[START RECORDED DATA]
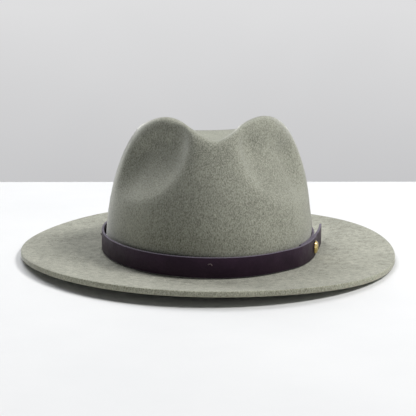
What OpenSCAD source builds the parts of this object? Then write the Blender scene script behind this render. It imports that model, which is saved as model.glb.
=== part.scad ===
// Felt fedora with a teardrop crown, a flat raw-edge brim and a leather band closed by a brass stud.
// Units are millimetres. +Z is up, the wearer faces -Y, and the hat rests on z = 0.

/* [Crown] */
// Width of the felt at the foot of the crown
crown_w = 171.2; // [165:0.1:178]
// Length of the felt at the foot of the crown
crown_l = 212.8; // [205:0.1:220]
// Height of the open crown before it is creased
open_crown_h = 142.5; // [136:0.5:148]
// Exponent that sets how upright the crown's sides are
side_shape = 2.3; // [2.1:0.05:2.6]
// Share of the height lost per millimetre toward the back
back_slope = 0.0018; // [0.001:0.0001:0.002]
// Sideways lean of the top
crown_lean = 3.7; // [0:0.1:6]
// Thickness of the crown's felt
felt_t = 2.6; // [2:0.1:3]

/* [Centre dent] */
// Lowest height of the dent's floor above the brim
dent_floor = 88.3; // [84:0.1:95]
// Distance of that lowest point behind the middle
dent_back = 12; // [4:1:20]
// Rise of the floor toward the front, per square millimetre
dent_rise_front = 0.0021; // [0.0015:0.0001:0.003]
// Rise of the floor toward the back, per square millimetre
dent_rise_back = 0.0028; // [0.001:0.0001:0.004]
// Slope of the dent's sides at the front
dent_slope_front = 0.84; // [0.5:0.01:1]
// Slope of the dent's sides in the middle
dent_slope_middle = 0.95; // [0.6:0.01:1.2]
// Slope of the dent's sides at the back
dent_slope_back = 0.5; // [0.3:0.01:0.9]
// Rounding of the floor across the dent, at the front
dent_round_front = 5.5; // [4:0.5:14]
// Rounding of the floor across the dent, at the back
dent_round_back = 40; // [20:1:50]
// Sideways place of the dent
dent_x = -1.5; // [-4:0.1:4]
// Rounding of the ridge around the dent
ridge_round = 16; // [10:0.5:20]

/* [Front pinches] */
// Distance from the nose's middle line to the centre of each pinch's round crease
pinch_x = 73.5; // [71:0.5:76]
// Sideways place of the nose between the pinches
nose_x = -3.5; // [-5:0.5:0]
// Height of the crease's centre above the brim
pinch_z = 104; // [100:1:107]
// Radius of the crease
pinch_r = 54; // [50:1:56]
// Width of a pinch's steep wall beside the nose
pinch_wall_side = 17; // [14:1:22]
// Width of a pinch's sloping wall at its lower end
pinch_wall_low = 33; // [26:1:36]
// Depth of the pinch on the wearer's right
pinch_right = 20; // [12:0.5:20]
// Depth of the pinch on the wearer's left
pinch_left = 17.5; // [12:0.5:20]

/* [Brim] */
// Overall width of the brim
brim_w = 311.2; // [290:0.1:330]
// Overall length of the brim
brim_l = 345.8; // [320:0.1:360]
// Thickness of the brim's felt
brim_t = 4.4; // [3.5:0.1:5]
// Lift of the brim's edge at the front
rise_front = 7.6; // [0:0.1:12]
// Lift of the brim's edge at the back
rise_back = 2.2; // [0:0.1:12]
// Lift of the brim's edge at each side
rise_side = 2; // [1:0.1:12]
// Twist that lifts the front left and drops the front right
rise_twist = 1.4; // [0:0.1:1.6]
// Width of the flat ring under the brim that the hat rests on
rest_ring = 11; // [8:1:14]
// Radius between crown and brim
foot_r = 2.4; // [1.5:0.1:3]

/* [Leather band] */
// Width of the strap
strap_w = 16; // [12:0.5:20]
// Thickness of the strap's leather
strap_t = 2; // [1.6:0.1:2.2]
// Space between the felt and the strap
strap_gap = 1.3; // [1.2:0.1:2]
// Height of the strap's lower edge
strap_z = 5.2; // [5:0.1:6]
// Angle of the stud, from the right side toward the front
stud_angle = 21; // [15:1:30]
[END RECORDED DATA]
Reproduce the whole listing word for word.

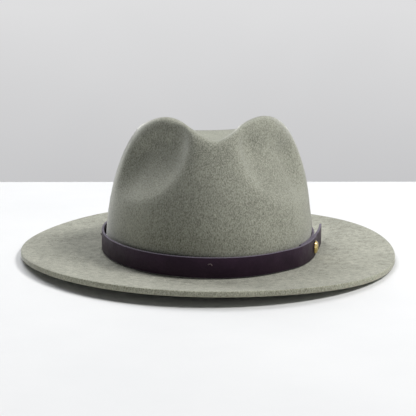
What OpenSCAD source builds the parts of this object? Then write the Blender scene script behind this render. It imports that model, which is saved as model.glb.
=== part.scad ===
// Felt fedora with a teardrop crown, a flat raw-edge brim and a leather band closed by a brass stud.
// Units are millimetres. +Z is up, the wearer faces -Y, and the hat rests on z = 0.

/* [Crown] */
// Width of the felt at the foot of the crown
crown_w = 171.2; // [165:0.1:178]
// Length of the felt at the foot of the crown
crown_l = 212.8; // [205:0.1:220]
// Height of the open crown before it is creased
open_crown_h = 142.5; // [136:0.5:148]
// Exponent that sets how upright the crown's sides are
side_shape = 2.3; // [2.1:0.05:2.6]
// Share of the height lost per millimetre toward the back
back_slope = 0.0018; // [0.001:0.0001:0.002]
// Sideways lean of the top
crown_lean = 3.7; // [0:0.1:6]
// Thickness of the crown's felt
felt_t = 2.6; // [2:0.1:3]

/* [Centre dent] */
// Lowest height of the dent's floor above the brim
dent_floor = 88.3; // [84:0.1:95]
// Distance of that lowest point behind the middle
dent_back = 12; // [4:1:20]
// Rise of the floor toward the front, per square millimetre
dent_rise_front = 0.0021; // [0.0015:0.0001:0.003]
// Rise of the floor toward the back, per square millimetre
dent_rise_back = 0.0028; // [0.001:0.0001:0.004]
// Slope of the dent's sides at the front
dent_slope_front = 0.84; // [0.5:0.01:1]
// Slope of the dent's sides in the middle
dent_slope_middle = 0.95; // [0.6:0.01:1.2]
// Slope of the dent's sides at the back
dent_slope_back = 0.5; // [0.3:0.01:0.9]
// Rounding of the floor across the dent, at the front
dent_round_front = 5.5; // [4:0.5:14]
// Rounding of the floor across the dent, at the back
dent_round_back = 40; // [20:1:50]
// Sideways place of the dent
dent_x = -1.5; // [-4:0.1:4]
// Rounding of the ridge around the dent
ridge_round = 16; // [10:0.5:20]

/* [Front pinches] */
// Distance from the nose's middle line to the centre of each pinch's round crease
pinch_x = 73.5; // [71:0.5:76]
// Sideways place of the nose between the pinches
nose_x = -3.5; // [-5:0.5:0]
// Height of the crease's centre above the brim
pinch_z = 104; // [100:1:107]
// Radius of the crease
pinch_r = 54; // [50:1:56]
// Width of a pinch's steep wall beside the nose
pinch_wall_side = 17; // [14:1:22]
// Width of a pinch's sloping wall at its lower end
pinch_wall_low = 33; // [26:1:36]
// Depth of the pinch on the wearer's right
pinch_right = 20; // [12:0.5:20]
// Depth of the pinch on the wearer's left
pinch_left = 17.5; // [12:0.5:20]

/* [Brim] */
// Overall width of the brim
brim_w = 311.2; // [290:0.1:330]
// Overall length of the brim
brim_l = 345.8; // [320:0.1:360]
// Thickness of the brim's felt
brim_t = 4.4; // [3.5:0.1:5]
// Lift of the brim's edge at the front
rise_front = 7.6; // [0:0.1:12]
// Lift of the brim's edge at the back
rise_back = 2.2; // [0:0.1:12]
// Lift of the brim's edge at each side
rise_side = 2; // [1:0.1:12]
// Twist that lifts the front left and drops the front right
rise_twist = 1.4; // [0:0.1:1.6]
// Width of the flat ring under the brim that the hat rests on
rest_ring = 11; // [8:1:14]
// Radius between crown and brim
foot_r = 2.4; // [1.5:0.1:3]

/* [Leather band] */
// Width of the strap
strap_w = 16; // [12:0.5:20]
// Thickness of the strap's leather
strap_t = 2; // [1.6:0.1:2.2]
// Space between the felt and the strap
strap_gap = 1.3; // [1.2:0.1:2]
// Height of the strap's lower edge
strap_z = 5.2; // [5:0.1:6]
// Angle of the stud, from the right side toward the front
stud_angle = 21; // [15:1:30]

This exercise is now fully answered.